**Work required**.
For the material that follows, return exactly the lines from the one with "extrude(amount=-cone_travel)" through the one with "for node in", both ends included.

**Material provided**.
[Begin]

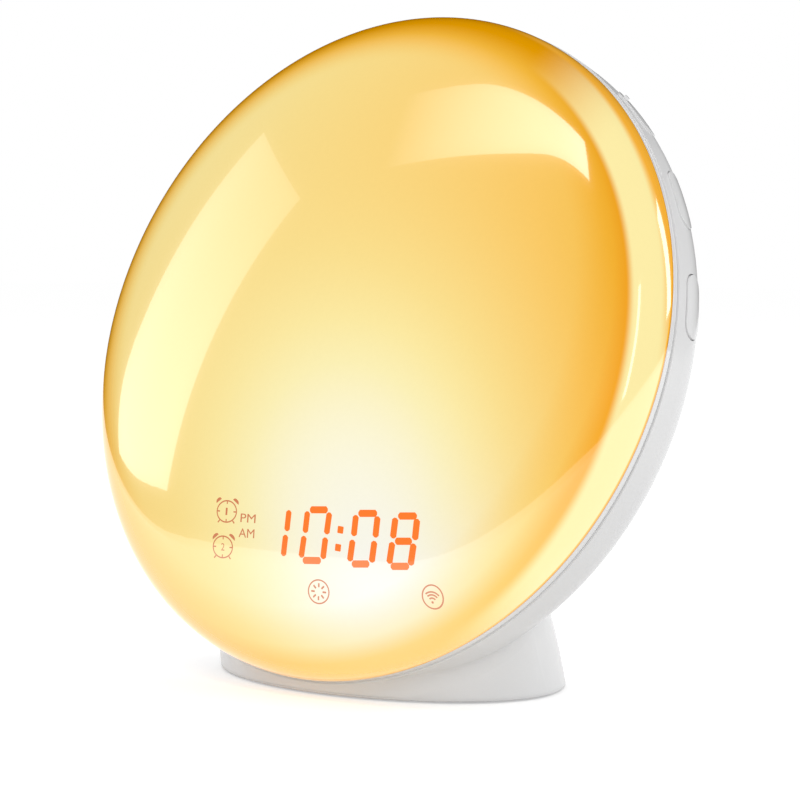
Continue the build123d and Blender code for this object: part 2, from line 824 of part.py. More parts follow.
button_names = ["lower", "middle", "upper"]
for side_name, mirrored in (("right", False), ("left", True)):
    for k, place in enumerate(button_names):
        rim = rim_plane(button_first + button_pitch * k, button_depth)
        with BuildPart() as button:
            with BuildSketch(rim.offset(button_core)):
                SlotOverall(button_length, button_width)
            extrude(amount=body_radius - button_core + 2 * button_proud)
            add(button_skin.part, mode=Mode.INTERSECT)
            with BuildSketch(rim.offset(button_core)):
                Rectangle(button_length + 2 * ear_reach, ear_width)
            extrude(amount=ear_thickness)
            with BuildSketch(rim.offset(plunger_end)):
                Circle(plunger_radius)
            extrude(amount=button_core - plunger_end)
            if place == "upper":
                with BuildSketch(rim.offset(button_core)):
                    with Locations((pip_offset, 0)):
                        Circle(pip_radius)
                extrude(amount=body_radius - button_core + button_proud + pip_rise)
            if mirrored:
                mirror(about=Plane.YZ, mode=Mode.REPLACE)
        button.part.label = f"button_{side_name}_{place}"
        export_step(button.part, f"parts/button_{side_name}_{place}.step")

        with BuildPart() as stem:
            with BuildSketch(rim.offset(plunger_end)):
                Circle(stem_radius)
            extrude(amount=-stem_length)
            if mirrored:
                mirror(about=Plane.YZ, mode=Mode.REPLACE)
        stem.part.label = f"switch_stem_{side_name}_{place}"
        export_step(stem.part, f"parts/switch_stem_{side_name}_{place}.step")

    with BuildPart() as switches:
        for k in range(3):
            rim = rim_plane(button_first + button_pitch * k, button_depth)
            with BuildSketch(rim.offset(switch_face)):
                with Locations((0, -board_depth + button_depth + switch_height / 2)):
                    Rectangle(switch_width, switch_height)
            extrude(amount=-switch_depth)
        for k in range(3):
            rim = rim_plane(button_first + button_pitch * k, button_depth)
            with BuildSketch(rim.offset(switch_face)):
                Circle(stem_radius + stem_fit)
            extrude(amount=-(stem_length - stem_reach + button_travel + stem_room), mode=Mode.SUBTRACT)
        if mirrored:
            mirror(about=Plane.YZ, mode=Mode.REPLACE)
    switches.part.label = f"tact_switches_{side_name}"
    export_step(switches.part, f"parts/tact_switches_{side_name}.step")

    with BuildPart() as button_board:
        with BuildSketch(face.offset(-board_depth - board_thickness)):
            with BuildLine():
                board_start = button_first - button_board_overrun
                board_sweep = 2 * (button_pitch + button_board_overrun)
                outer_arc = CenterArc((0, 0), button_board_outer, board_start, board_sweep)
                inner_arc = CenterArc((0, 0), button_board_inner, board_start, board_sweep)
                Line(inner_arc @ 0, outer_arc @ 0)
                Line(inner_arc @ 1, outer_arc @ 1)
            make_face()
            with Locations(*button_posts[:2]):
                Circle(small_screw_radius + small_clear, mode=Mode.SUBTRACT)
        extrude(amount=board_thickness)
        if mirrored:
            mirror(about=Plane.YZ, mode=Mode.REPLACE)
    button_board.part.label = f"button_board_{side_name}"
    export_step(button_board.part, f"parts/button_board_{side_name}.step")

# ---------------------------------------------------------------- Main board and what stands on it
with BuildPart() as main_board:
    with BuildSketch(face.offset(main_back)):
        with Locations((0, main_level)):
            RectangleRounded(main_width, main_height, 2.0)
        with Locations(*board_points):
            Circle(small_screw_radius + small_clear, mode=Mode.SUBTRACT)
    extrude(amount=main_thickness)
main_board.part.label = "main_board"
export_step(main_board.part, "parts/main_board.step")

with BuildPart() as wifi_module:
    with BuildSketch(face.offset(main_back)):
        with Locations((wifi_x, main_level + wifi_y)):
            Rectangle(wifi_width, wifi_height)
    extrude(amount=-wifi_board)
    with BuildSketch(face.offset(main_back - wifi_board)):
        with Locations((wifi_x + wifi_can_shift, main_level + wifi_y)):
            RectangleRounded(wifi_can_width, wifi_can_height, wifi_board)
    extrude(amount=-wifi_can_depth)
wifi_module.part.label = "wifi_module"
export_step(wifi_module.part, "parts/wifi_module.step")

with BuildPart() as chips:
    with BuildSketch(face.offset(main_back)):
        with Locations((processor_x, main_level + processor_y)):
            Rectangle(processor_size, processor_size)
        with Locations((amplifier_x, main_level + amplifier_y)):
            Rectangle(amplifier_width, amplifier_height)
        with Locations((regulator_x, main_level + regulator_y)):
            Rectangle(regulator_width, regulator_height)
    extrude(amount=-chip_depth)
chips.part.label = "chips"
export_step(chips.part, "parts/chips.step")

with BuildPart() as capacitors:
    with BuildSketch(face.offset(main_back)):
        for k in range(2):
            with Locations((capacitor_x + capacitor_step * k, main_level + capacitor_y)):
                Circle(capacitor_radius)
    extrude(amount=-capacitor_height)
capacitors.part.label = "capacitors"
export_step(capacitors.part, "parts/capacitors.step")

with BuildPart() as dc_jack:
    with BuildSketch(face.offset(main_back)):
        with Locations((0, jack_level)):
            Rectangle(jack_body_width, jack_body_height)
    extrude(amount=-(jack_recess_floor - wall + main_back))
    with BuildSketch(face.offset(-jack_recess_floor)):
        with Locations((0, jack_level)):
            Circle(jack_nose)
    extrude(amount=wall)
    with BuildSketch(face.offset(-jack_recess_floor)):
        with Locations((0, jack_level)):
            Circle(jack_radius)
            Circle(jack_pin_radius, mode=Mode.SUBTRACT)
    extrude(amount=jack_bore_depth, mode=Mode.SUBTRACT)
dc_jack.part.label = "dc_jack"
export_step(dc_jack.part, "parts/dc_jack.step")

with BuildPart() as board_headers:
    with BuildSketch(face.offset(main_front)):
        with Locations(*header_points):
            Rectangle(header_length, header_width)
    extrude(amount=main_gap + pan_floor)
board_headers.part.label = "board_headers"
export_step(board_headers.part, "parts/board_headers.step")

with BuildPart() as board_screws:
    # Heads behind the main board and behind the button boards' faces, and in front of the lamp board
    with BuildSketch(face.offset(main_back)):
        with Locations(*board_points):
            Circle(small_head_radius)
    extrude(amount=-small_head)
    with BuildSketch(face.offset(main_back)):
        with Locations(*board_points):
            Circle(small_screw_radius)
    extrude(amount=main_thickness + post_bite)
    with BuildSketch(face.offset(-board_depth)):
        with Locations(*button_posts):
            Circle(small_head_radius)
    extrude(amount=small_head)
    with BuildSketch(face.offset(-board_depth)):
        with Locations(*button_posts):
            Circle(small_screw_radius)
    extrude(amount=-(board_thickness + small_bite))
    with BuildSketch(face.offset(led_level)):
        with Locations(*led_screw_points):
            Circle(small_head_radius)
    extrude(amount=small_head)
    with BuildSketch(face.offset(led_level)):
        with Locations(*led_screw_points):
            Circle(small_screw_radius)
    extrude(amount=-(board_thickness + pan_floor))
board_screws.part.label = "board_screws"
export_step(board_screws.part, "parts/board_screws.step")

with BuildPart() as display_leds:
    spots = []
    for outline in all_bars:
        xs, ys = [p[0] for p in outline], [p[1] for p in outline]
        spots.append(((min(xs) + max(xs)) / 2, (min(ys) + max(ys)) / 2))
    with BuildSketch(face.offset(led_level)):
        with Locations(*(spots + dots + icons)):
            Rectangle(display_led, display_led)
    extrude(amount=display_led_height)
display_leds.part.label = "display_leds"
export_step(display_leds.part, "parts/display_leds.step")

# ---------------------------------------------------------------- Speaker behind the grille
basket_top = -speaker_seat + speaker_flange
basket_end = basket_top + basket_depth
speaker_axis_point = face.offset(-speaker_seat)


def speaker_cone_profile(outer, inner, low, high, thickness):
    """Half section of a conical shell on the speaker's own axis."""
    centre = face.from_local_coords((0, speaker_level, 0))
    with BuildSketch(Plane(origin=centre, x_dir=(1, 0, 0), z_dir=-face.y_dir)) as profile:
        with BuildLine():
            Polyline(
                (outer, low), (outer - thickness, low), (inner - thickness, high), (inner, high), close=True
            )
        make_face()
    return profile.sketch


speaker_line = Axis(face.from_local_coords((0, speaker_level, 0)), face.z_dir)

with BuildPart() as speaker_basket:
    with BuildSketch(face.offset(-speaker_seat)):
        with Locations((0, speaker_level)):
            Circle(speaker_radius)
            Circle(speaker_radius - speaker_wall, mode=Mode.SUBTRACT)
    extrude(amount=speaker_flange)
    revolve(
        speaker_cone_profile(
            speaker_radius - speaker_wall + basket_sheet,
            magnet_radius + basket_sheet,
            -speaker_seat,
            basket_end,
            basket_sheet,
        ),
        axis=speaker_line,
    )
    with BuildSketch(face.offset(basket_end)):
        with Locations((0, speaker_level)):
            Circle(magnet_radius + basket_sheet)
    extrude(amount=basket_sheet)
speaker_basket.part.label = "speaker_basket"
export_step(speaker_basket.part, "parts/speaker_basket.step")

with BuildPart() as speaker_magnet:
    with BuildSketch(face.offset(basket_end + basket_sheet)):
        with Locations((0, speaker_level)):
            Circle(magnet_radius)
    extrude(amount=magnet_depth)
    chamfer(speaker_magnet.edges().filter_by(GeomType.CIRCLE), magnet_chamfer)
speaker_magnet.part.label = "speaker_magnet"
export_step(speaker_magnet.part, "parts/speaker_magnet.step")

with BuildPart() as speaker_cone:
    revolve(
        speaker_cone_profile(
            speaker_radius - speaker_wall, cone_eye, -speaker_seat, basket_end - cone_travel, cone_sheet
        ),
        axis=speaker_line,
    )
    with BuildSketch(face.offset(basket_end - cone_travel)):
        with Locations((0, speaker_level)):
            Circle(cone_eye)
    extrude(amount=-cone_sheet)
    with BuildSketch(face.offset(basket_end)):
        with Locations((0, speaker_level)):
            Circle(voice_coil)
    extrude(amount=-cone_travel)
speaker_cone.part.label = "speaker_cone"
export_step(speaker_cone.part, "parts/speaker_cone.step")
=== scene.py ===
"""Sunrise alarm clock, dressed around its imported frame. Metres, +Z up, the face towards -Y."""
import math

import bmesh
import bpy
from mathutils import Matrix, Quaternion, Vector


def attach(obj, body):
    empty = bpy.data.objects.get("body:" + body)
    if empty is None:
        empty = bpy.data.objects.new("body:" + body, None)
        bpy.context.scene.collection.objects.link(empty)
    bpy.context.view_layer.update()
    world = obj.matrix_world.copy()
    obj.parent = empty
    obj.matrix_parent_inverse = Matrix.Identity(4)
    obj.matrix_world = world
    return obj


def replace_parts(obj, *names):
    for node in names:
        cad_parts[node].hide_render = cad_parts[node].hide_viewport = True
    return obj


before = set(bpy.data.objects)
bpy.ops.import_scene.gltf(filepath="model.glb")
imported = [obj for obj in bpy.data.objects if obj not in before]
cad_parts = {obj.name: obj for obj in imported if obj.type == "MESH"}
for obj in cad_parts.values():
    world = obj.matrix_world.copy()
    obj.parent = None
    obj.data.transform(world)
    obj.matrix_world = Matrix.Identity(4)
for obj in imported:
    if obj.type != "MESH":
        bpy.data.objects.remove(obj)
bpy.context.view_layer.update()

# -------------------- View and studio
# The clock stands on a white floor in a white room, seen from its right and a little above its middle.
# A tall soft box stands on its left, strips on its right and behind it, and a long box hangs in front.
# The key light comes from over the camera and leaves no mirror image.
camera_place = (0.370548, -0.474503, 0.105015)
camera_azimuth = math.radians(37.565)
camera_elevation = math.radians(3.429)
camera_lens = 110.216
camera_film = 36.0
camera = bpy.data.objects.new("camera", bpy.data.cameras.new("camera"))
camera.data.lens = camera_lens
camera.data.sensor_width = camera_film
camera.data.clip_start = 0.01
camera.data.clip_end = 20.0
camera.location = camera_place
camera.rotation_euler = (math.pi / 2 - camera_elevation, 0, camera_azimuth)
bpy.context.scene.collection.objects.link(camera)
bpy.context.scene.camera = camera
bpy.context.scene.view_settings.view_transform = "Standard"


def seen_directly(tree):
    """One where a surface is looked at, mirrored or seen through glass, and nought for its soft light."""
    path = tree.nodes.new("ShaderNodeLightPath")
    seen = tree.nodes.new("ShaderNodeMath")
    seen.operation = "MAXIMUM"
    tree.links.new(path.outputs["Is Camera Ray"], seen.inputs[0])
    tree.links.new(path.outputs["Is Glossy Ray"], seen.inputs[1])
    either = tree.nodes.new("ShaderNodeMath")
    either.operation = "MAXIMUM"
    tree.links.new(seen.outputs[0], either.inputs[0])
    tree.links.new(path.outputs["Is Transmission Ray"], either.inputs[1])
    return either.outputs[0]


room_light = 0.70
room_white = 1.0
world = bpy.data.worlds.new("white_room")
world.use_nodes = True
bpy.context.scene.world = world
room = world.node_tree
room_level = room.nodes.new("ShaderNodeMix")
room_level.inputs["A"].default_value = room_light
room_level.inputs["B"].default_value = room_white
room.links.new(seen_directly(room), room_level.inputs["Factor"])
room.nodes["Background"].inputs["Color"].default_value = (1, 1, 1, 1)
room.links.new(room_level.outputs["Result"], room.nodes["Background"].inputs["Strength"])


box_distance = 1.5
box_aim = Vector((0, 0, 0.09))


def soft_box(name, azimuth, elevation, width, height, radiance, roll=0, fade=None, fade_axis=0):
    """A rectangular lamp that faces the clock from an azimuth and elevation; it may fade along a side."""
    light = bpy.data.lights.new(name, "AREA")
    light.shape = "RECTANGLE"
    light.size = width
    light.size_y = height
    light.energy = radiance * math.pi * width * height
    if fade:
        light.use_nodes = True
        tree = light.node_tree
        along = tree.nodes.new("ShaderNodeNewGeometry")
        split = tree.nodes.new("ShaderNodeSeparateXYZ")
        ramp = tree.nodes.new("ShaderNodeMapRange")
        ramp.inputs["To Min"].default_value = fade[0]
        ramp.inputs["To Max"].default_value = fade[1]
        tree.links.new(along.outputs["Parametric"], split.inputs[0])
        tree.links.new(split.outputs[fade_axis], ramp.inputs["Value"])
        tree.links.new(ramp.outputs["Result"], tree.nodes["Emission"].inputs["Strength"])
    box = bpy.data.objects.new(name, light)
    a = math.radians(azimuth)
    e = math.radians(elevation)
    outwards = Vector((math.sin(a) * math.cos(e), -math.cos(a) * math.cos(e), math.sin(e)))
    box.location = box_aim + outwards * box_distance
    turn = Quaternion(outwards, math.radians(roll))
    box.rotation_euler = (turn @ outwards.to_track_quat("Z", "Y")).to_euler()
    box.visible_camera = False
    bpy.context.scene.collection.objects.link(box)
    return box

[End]

**Exercise result**.
    extrude(amount=-cone_travel)
speaker_cone.part.label = "speaker_cone"
export_step(speaker_cone.part, "parts/speaker_cone.step")
=== scene.py ===
"""Sunrise alarm clock, dressed around its imported frame. Metres, +Z up, the face towards -Y."""
import math

import bmesh
import bpy
from mathutils import Matrix, Quaternion, Vector


def attach(obj, body):
    empty = bpy.data.objects.get("body:" + body)
    if empty is None:
        empty = bpy.data.objects.new("body:" + body, None)
        bpy.context.scene.collection.objects.link(empty)
    bpy.context.view_layer.update()
    world = obj.matrix_world.copy()
    obj.parent = empty
    obj.matrix_parent_inverse = Matrix.Identity(4)
    obj.matrix_world = world
    return obj


def replace_parts(obj, *names):
    for node in names:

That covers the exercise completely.